Today's shrunken Oregon fleet landed almost the same volume of chinook and coho salmon in 2001 as in 1985. But it earned less than half as much for them in real dollars.

The profit the United States once earned from salmon, meanwhile, dissolved. Imports jumped and domestic earnings sank so sharply that last year the United States paid other countries $427 million more for salmon than it earned.

Alaska's salmon fishery dwarfs the Northwest's. But the governor there declared coastal towns economic disaster areas as prices fell and jobs vanished. State forecasts predict "massive 'market-driven' layoffs of the salmon fleets and processing work force." As it stands, the future of the salmon industry "appears bleak."

The U.S. government plans to buy $15 million worth of wild Alaska salmon and give it to charity, pulling it from the market so prices do not fall further.

But the government, it turns out, spends millions more aiding the salmon farming industry. It aims to expand aquaculture in the United States fivefold by 2025 to create jobs and income.

As that happens, improved methods and automation will further lower the cost of farmed fish, experts say. Chain stores that enjoy 50 percent or larger profit margins on salmon will use buying power to keep prices down, Johnson said.

More and more markets will close seafood counters altogether in favor of prepackaged fillets that farms turn out every day, he predicted.

The fish farmers say they are just bringing modern methods to an industry that has stood still for decades.

Farms did nothing more than hand shoppers fresh seafood for a more affordable cost, said Kevin Bright, manager of Cypress Island Inc., the subsidiary of a Norwegian seafood giant that runs salmon farms in Puget Sound. Angry fishermen, in particular, have unfairly made salmon farmers the scapegoat for their difficult times, Bright said, adding:

"Consumer preferences change because technology offers something new, like when people went from vinyl records to CDs."

Fishermen's hope

Oddly enough, the best hope for Ritter and other fishermen may be to ride the wave of farmed fish that swamped them. That wave made salmon the third most popular seafood in the United States, after shrimp and canned tuna. If they can entice people lured by inexpensive farmed salmon to try its wild counterpart, they may win converts willing to pay premium prices.

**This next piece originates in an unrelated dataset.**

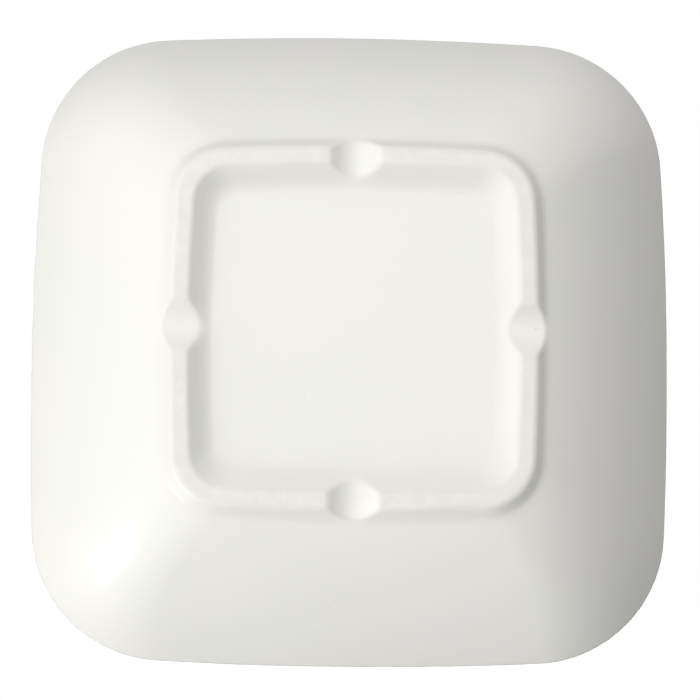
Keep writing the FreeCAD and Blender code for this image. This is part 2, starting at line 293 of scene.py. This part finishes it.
def makeDish(d):
    profile = dishProfile(d)
    reach, height, side = profile[1:-1].T
    x, y = dishOutlines(d, reach, side)
    z = np.repeat(height[:, None], x.shape[1], axis=1)
    outerSide = side[:, None] < 0.5
    under = outerSide & (z < d["baseRecess"] * d["notchCeiling"])
    across = np.minimum(np.abs(x), np.abs(y))
    cut = softHigher(z, notchHeight(d, across), d["notchSoft"])
    nearNotch = np.clip((d["notchWidth"] - across) / (d["notchWidth"] / 4), 0, 1)
    z = np.where(under, z + (cut - z) * nearNotch, z)
    points = np.stack([x, y * d["halfDepth"] / d["halfWidth"], z], axis=-1)
    points = warped(points, d["warp"], d["rimLevel"])
    mesh = closedGrid("dish.mesh", points, (0, 0, profile[0, 1]), (0, 0, profile[-1, 1]))
    bend = bendAlongRows(points)
    # mask of the hollows, from how sharply the surface bends inward: thick glaze and painted shade
    addMask(mesh, "glazePoolAndShade", averaged(bend * d["poolAndShadeRound"], d["poolAndShadeRounds"]))
    addMask(mesh, "glazeThin", averaged(-bend * d["thinRound"], d["thinRounds"]))
    addMask(mesh, "footWear", np.where(outerSide, 1 - z / d["wearHeight"], 0))
    piece = bpy.data.objects.new("glazedDish", mesh)
    scene.collection.objects.link(piece)
    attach(piece, bodyName)
    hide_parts("dish")
    print("dish:", len(mesh.vertices), "points,", len(mesh.polygons), "faces")
    return piece


glazedDish = makeDish(dish)


def addNode(tree, kind, settings=None, inputs=None):
    # a shader node with its settings, and with each input set to a value or linked to a socket
    node = tree.nodes.new("ShaderNode" + kind)
    for name, value in (settings or {}).items():
        setattr(node, name, value)
    for name, value in (inputs or {}).items():
        if isinstance(value, bpy.types.NodeSocket):
            tree.links.new(value, node.inputs[name])
        else:
            node.inputs[name].default_value = value
    return node


def maths(tree, operation, first, second=0.0, clamp=False):
    return addNode(tree, "Math", dict(operation=operation, use_clamp=clamp), {0: first, 1: second}).outputs[0]


def mixColour(tree, share, first, second):
    # sockets 0, 6 and 7 of a Mix node are its factor and its two colours, and output 2 is the colour
    return addNode(tree, "Mix", dict(data_type="RGBA"), {0: share, 6: first, 7: second}).outputs[2]


def pointMask(tree, name):
    return addNode(tree, "Attribute", dict(attribute_name=name)).outputs["Fac"]


def makeMottleGroup():
    # cloudy mask from 0 to 1, whose clouds are about Size across
    group = bpy.data.node_groups.new("softMottle", "ShaderNodeTree")
    group.interface.new_socket("Position", in_out="INPUT", socket_type="NodeSocketVector")
    group.interface.new_socket("Size", in_out="INPUT", socket_type="NodeSocketFloat")
    group.interface.new_socket("Mask", in_out="OUTPUT", socket_type="NodeSocketFloat")
    start = group.nodes.new("NodeGroupInput")
    scale = maths(group, "DIVIDE", 1.0, start.outputs["Size"])
    cloud = addNode(group, "TexNoise", inputs={
        "Vector": start.outputs["Position"], "Scale": scale, "Detail": 2.0, "Roughness": 0.45})
    spread = addNode(group, "MapRange", dict(interpolation_type="SMOOTHSTEP"), {
        "Value": cloud.outputs["Fac"], "From Min": 0.25, "From Max": 0.75})
    group.links.new(spread.outputs["Result"], group.nodes.new("NodeGroupOutput").inputs["Mask"])
    return group


softMottle = makeMottleGroup()


def mottle(tree, position, size):
    return addNode(tree, "Group", dict(node_tree=softMottle), {"Position": position, "Size": size}).outputs["Mask"]


# Glaze: warm white porcelain under a clear gloss, with its sizes in metres.
glaze = dict(
    white=(0.866, 0.854, 0.816, 1),
    cloud=(0.852, 0.846, 0.802, 1),      # slow drift of the white
    pooledGlazeWithShade=(0.800, 0.792, 0.712, 1),     # thick glaze and painted shade in the hollows, warmer and darker
    thin=(0.795, 0.778, 0.732, 1),       # clay that shows through thin glaze on the edges
    rubbed=(0.745, 0.735, 0.700, 1),     # foot face
    fleck=(0.60, 0.56, 0.48, 1),         # iron fleck or pinhole
    cloudSize=0.050, hazeSize=0.012, peelSize=0.0022, rubSize=0.0035,
    poolAndShadeShare=0.75, thinShare=0.55, rubShare=0.6,
    hazeFloor=0.5, rubFloor=0.4,         # how much thinness and wear show between the patches
    coatLoss=0.6,                        # share of the clear coat that a rubbed spot has lost
    fleckSpacing=0.009, fleckRadius=0.00026, fleckRarity=0.45,
    fleckCore=0.4,                       # share of a fleck's radius that is at full strength
    waveHeight=0.00006, peelHeight=0.000004, fleckDepth=0.00006,
    glossyRoughness=0.295, dullRoughness=0.36, rubbedRoughness=0.55,
    coatRoughness=0.08,
)


def makeGlaze(g):
    material = bpy.data.materials.new("whiteGlaze")
    material.use_nodes = True
    tree = material.node_tree
    shader = tree.nodes["Principled BSDF"]
    position = addNode(tree, "TexCoord").outputs["Object"]
    clouds = mottle(tree, position, g["cloudSize"])
    haze = mottle(tree, position, g["hazeSize"])
    peel = mottle(tree, position, g["peelSize"])
    rub = mottle(tree, position, g["rubSize"])

    # flecks: a dot at some of the scattered points of a cell pattern
    cells = addNode(tree, "TexVoronoi", inputs={"Vector": position, "Scale": 1 / g["fleckSpacing"]})
    dot = addNode(tree, "MapRange", inputs={
        "Value": cells.outputs["Distance"], "From Min": g["fleckRadius"] / g["fleckSpacing"],
        "From Max": g["fleckCore"] * g["fleckRadius"] / g["fleckSpacing"]}).outputs["Result"]
    chance = addNode(tree, "SeparateColor", inputs={"Color": cells.outputs["Color"]}).outputs["Red"]
    fleck = maths(tree, "MULTIPLY", dot, maths(tree, "GREATER_THAN", chance, g["fleckRarity"]))

    # colour: the white drifts, is painted warmer and darker in the hollows for thick glaze and for shade, and
    # shows the clay on edges and on the rubbed foot
    poolAndShade = maths(tree, "MULTIPLY", pointMask(tree, "glazePoolAndShade"), g["poolAndShadeShare"])
    thin = maths(tree, "MULTIPLY", pointMask(tree, "glazeThin"), g["thinShare"])
    thin = maths(tree, "MULTIPLY", thin, maths(tree, "ADD", haze, g["hazeFloor"]), clamp=True)
    patchy = maths(tree, "ADD", rub, g["rubFloor"])
    worn = maths(tree, "MULTIPLY", pointMask(tree, "footWear"), patchy, clamp=True)
    colour = mixColour(tree, clouds, g["white"], g["cloud"])
    # painted shade and thicker glaze in the hollows
    colour = mixColour(tree, poolAndShade, colour, g["pooledGlazeWithShade"])
    colour = mixColour(tree, thin, colour, g["thin"])
    colour = mixColour(tree, maths(tree, "MULTIPLY", worn, g["rubShare"]), colour, g["rubbed"])
    colour = mixColour(tree, fleck, colour, g["fleck"])
    tree.links.new(colour, shader.inputs["Base Color"])

    # roughness: patches of a slightly duller gloss, and a rubbed foot that has lost some of its coat
    span = g["dullRoughness"] - g["glossyRoughness"]
    rough = maths(tree, "ADD", maths(tree, "MULTIPLY", haze, span), g["glossyRoughness"])
    lost = maths(tree, "MULTIPLY", worn, g["rubbedRoughness"] - g["glossyRoughness"])
    tree.links.new(maths(tree, "ADD", rough, lost, clamp=True), shader.inputs["Roughness"])
    coat = maths(tree, "SUBTRACT", 1.0, maths(tree, "MULTIPLY", worn, g["coatLoss"]))
    tree.links.new(coat, shader.inputs["Coat Weight"])
    shader.inputs["Coat Roughness"].default_value = g["coatRoughness"]

    # relief: slow waves and a fine peel in the glaze, and a pit at each fleck
    relief = maths(tree, "MULTIPLY", clouds, g["waveHeight"])
    relief = maths(tree, "ADD", relief, maths(tree, "MULTIPLY", peel, g["peelHeight"]))
    relief = maths(tree, "SUBTRACT", relief, maths(tree, "MULTIPLY", fleck, g["fleckDepth"]))
    bump = addNode(tree, "Bump", inputs={"Height": relief, "Distance": 1.0, "Strength": 1.0})
    tree.links.new(bump.outputs["Normal"], shader.inputs["Normal"])
    return material


glazedDish.data.materials.append(makeGlaze(glaze))
print("glaze made")

# Soft studio: an even pale room, boxes that reach the underside through the floor, and one box overhead.
# Tilt is measured from straight below the dish, and swing from its +X side towards +Y.
studio = dict(
    roomBelow=0.05, roomAbove=0.28,      # brightness of the room under the dish and from its level up
    roomLow=-0.5, roomHigh=0.0,          # how steeply down the one starts and the other ends
    backdrop=1.0,
    lowBoxes=[
        dict(name="mainBox", power=7.8, size=1.00, distance=1.2, tilt=75, swing=-35, inGlaze=False),
        dict(name="farBox", power=8.2, size=1.20, distance=1.3, tilt=45, swing=84, inGlaze=False),
        dict(name="frontBox", power=2.3, size=1.00, distance=1.2, tilt=75, swing=-90, inGlaze=False),
        dict(name="nearBox", power=11.8, size=1.20, distance=1.3, tilt=12, swing=20, inGlaze=False),
        dict(name="sideBox", power=0.8, size=0.36, distance=1.0, tilt=76, swing=-34, inGlaze=True),
    ],
    topPower=15.0, topSize=1.1, topHeight=1.3,
)


def areaLight(name, power, size, place, target, inGlaze=True):
    light = bpy.data.lights.new(name, "AREA")
    light.shape = "SQUARE"
    light.size = size
    light.energy = power
    lamp = bpy.data.objects.new(name, light)
    lamp.location = place
    lamp.rotation_euler = (Vector(target) - Vector(place)).to_track_quat("-Z", "Y").to_euler()
    lamp.visible_camera = False
    lamp.visible_glossy = inGlaze
    scene.collection.objects.link(lamp)


def makeWorld(s):
    # the room lights the dish from all sides, more from its walls and ceiling than from below, and the
    # camera sees a plain backdrop
    world = bpy.data.worlds.new("paleRoom")
    scene.world = world
    world.use_nodes = True
    tree = world.node_tree
    direction = addNode(tree, "TexCoord").outputs["Generated"]
    height = addNode(tree, "SeparateXYZ", inputs={"Vector": direction}).outputs["Z"]
    room = addNode(tree, "MapRange", dict(interpolation_type="SMOOTHSTEP"), {
        "Value": height, "From Min": s["roomLow"], "From Max": s["roomHigh"],
        "To Min": s["roomBelow"], "To Max": s["roomAbove"]})
    seen = addNode(tree, "LightPath").outputs["Is Camera Ray"]
    strength = addNode(tree, "Mix", inputs={0: seen, 2: room.outputs["Result"], 3: s["backdrop"]})
    tree.nodes["Background"].inputs["Color"].default_value = (1, 1, 1, 1)
    tree.links.new(strength.outputs[0], tree.nodes["Background"].inputs["Strength"])


# Floor: pale matt card under the foot, clear from below so that the underside can be seen. It fades to the
# white of the backdrop away from the dish.
card = dict(
    size=4.0,
    pale=(0.80, 0.80, 0.79, 1), shade=(0.78, 0.78, 0.765, 1),
    shadeSize=0.30, grainSize=0.0018, grainHeight=0.00003, roughness=0.62,
    fadeStart=0.20, fadeEnd=1.10,        # distances from the middle where the fade begins and ends
)


def makeFloor(c):
    half = c["size"] / 2
    mesh = bpy.data.meshes.new("floor.mesh")
    mesh.from_pydata([(-half, -half, 0), (half, -half, 0), (half, half, 0), (-half, half, 0)], [], [(0, 1, 2, 3)])
    floor = bpy.data.objects.new("floor", mesh)
    scene.collection.objects.link(floor)
    material = bpy.data.materials.new("paleCard")
    material.use_nodes = True
    tree = material.node_tree
    shader = tree.nodes["Principled BSDF"]
    position = addNode(tree, "TexCoord").outputs["Object"]
    colour = mixColour(tree, mottle(tree, position, c["shadeSize"]), c["pale"], c["shade"])
    grain = maths(tree, "MULTIPLY", mottle(tree, position, c["grainSize"]), c["grainHeight"])
    bump = addNode(tree, "Bump", inputs={"Height": grain, "Distance": 1.0, "Strength": 1.0})
    tree.links.new(colour, shader.inputs["Base Color"])
    tree.links.new(bump.outputs["Normal"], shader.inputs["Normal"])
    shader.inputs["Roughness"].default_value = c["roughness"]
    reach = addNode(tree, "VectorMath", dict(operation="LENGTH"), {0: position}).outputs["Value"]
    ends = {"Value": reach, "From Min": c["fadeStart"], "From Max": c["fadeEnd"]}
    faded = addNode(tree, "MapRange", dict(interpolation_type="SMOOTHSTEP"), ends).outputs["Result"]
    behind = addNode(tree, "NewGeometry").outputs["Backfacing"]
    unseen = maths(tree, "MAXIMUM", behind, faded)
    clear = addNode(tree, "BsdfTransparent").outputs["BSDF"]
    mix = addNode(tree, "MixShader", inputs={0: unseen, 1: shader.outputs["BSDF"], 2: clear})
    tree.links.new(mix.outputs["Shader"], tree.nodes["Material Output"].inputs["Surface"])
    mesh.materials.append(material)
    floor.visible_diffuse = False
    floor.visible_glossy = False
    floor.visible_transmission = False
    floor.visible_shadow = False


def boxPlace(aim, box):
    tilt, swing = math.radians(box["tilt"]), math.radians(box["swing"])
    away = Vector((math.sin(tilt) * math.cos(swing), math.sin(tilt) * math.sin(swing), -math.cos(tilt)))
    return aim + away * box["distance"]


makeWorld(studio)
makeFloor(card)
print("floor and room made")
aim = Vector((0, 0, dish["rimLevel"] / 2))
for box in studio["lowBoxes"]:
    areaLight(box["name"], box["power"], box["size"], boxPlace(aim, box), aim, box["inGlaze"])
areaLight("topBox", studio["topPower"], studio["topSize"], (0, 0, studio["topHeight"]), aim)

# Camera: close to straight under the dish, a little towards its near side
view = dict(
    distance=0.80, swing=1.6, tilt=8.6, roll=0.49, lens=130.6,
    target=(0.0001, -0.0006, dish["rimLevel"]),
)


def makeCamera(v):
    sideways = math.sin(math.radians(v["swing"]))
    nearer = math.sin(math.radians(v["tilt"]))
    away = Vector((sideways, -nearer, -math.sqrt(1 - sideways ** 2 - nearer ** 2)))
    right = Vector((0, 1, 0)).cross(away).normalized()
    up = away.cross(right)
    roll = math.radians(v["roll"])
    right, up = right * math.cos(roll) + up * math.sin(roll), up * math.cos(roll) - right * math.sin(roll)
    lens = bpy.data.cameras.new("camera")
    lens.lens = v["lens"]
    camera = bpy.data.objects.new("camera", lens)
    camera.matrix_world = (Matrix.Translation(Vector(v["target"]) + away * v["distance"])
                           @ Matrix((right, up, away)).transposed().to_4x4())
    scene.collection.objects.link(camera)
    scene.camera = camera


makeCamera(view)
bpy.context.view_layer.update()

"We could never have afforded to create a nation of salmon eaters, but now we have one," said Ray Riutta, director of the Alaska Seafood Marketing Institute, who grew up crewing salmon boats in Astoria. "We're never going to take back the market from farmed, but we can get a piece of it."

Alaska and Oregon fishermen are testing freezing methods to hold wild salmon for sale in the off-season. They're readying ads hyping the natural flavor of wild salmon.

Ritter warns everyone passing his boat that it is artificial coloring that gives farmed salmon the rosy hue wild fish absorb from their marine diet. He makes sure they grasp the risk of farms spreading disease, dirtying the depths and opening the door for exotic Atlantic salmon to escape pens and compete with native species.

"The ones who don't, I educate them," he says. "That's part of my job."

It's a big one. A survey in 2001 found that four out of five Americans see no difference between farmed and wild fish.

Steering the Mickey toward port, Ritter calls his wife on the cell phone and asks her to check with the local restaurants that buy his catch. He stops talking when an orca spouts 100 yards off the bow.

It's nearly 10 p.m. when the boat bumps the dock in Newport, about 40 chinook on ice in the hold.

He'll be back the next morning, setting up signs for "Mickey's Wild Chinook" and selling his catch off the boat for $3 a pound. Others haul fish to the farmer's market in Portland, where they get about three times as much for fillets.

Whatever's left over, he'll take to the processor and hope for more than $1 a pound.

"All my running partners, the guys at the gear store, we have a pretty good fishing family out here," he said. "We're dependent on each other. We're hanging on."